Bite & Bond
Feb 2026 - ongoing
Stranger dining events are growing in popularity, yet most rely on conversation as their primary medium of connection, a format that privileges extroverts, raises awkwardness through prolonged silences, and places people under pressure to perform. Bite & Bond shifts the medium of connection away from verbal exchange and toward shared physical and sensory experience. The diner is placed at the centre, with an active role in how the experience develops: their choices matter, and the experience alters based on what they do, creating the conditions in which genuine connection between strangers can emerge organically.
For recently displaced, globally mobile Gen Z individuals who are rebuilding their social networks from scratch, this pressure feels particularly pronounced. In unfamiliar social settings, people activate impression management, monitoring and adjusting their behavior to control how others perceive them.
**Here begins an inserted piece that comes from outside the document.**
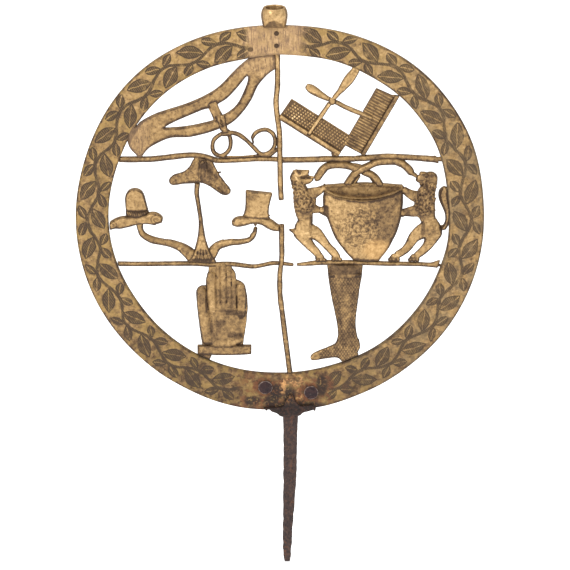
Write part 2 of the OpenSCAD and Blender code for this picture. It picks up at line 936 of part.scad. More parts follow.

The core problem is not that people do not want to connect, but that the format asks them to connect in the way they find most intimidating. Strangers bond more deeply when an experience requires shared attention and coordination, and that extraordinary food experiences create a stronger sense of closeness than mundane ones. Yet most dining formats treat the diner as a passive recipient, leaving little room for active participation, open-ended play, or emergent social interaction.
Socialization, eating, and play are three fundamentally human activities that are often combined, yet their intersection remains largely unexplored in gastronomy. Most dining formats treat the diner as a passive recipient, where the experience progresses the same way regardless of who sits down, and nothing changes based on what people do. This leaves no room for genuine play, because play requires that actions matter and outcomes remain open. Bite & Bond is designed against this passivity. The diner is active. Their choices matter. The experience shifts based on what they do, more like a dialogue than a monologue.
The experience is shaped by grounding, slow-paced, embodied, cooperative, and open-ended interactions. These invite sensory exploration, playful engagement, and emergent social interaction, where unpredictability influences what unfolds. Diners have real agency, with their actions shaping the experience. As a result, the usual act of sitting, talking, and eating becomes exploratory and authentic—creating conditions where connection emerges naturally rather than being imposed. Ultimately, the intervention moves beyond the conventional dining table, guiding strangers through a grounded, playful experience where connection arises through doing, sensing, and shared presence.